To respond to family homelessness takes an army of compassion and creativity and focus from our city – churches, private citizens, schools and government working together to put and keep people under roof.
It takes changing zoning laws, building rapidly, renovating existing stock, amending density requirements, and increasing wages and job options so rents are manageable. It takes (likely nonprofit) landlords and managers who are willing to take on the hard to house, holding them accountable as tenants while also keeping up buildings and making rents affordable.
It also requires new developers to build in affordability, either through allocated units or inclusionary zoning. It means we have to say car camping, or worse, is an unacceptable solution, and then we have to vote with our time, energy and wallets to say yes to levies, new developments in our neighborhood, small projects like churches owning four units and large projects like CDCs owning 100 units.

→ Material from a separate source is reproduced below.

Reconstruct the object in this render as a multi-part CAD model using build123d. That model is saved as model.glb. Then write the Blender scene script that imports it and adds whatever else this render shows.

We have to accept the reality that we are our sister’s keeper. I’ve done this work, so I know it’s hard, but it can be done and needs to be scaled up in every neighborhood of Hamilton County.
We do not have to have family homelessness, but the solution is about more than money (though money helps). Let’s not go out to Los Angeles to learn best practices in family homelessness car lots. Let’s use that city’s proliferation of campers and tents as an example of what we don’t want to be and work like it matters to create something better. Because moms and kids deserve that, and because we want to live in a region that puts children under roof.
In the meantime, I extend my condolences and congratulations to Cincinnati Public Schools on the opening of their homeless car lot. Thanks for trying to do something. I’m sorry we collectively led you to this place.
Mary Ellen Mitchell is the co-founder and co-director of Lydia’s House.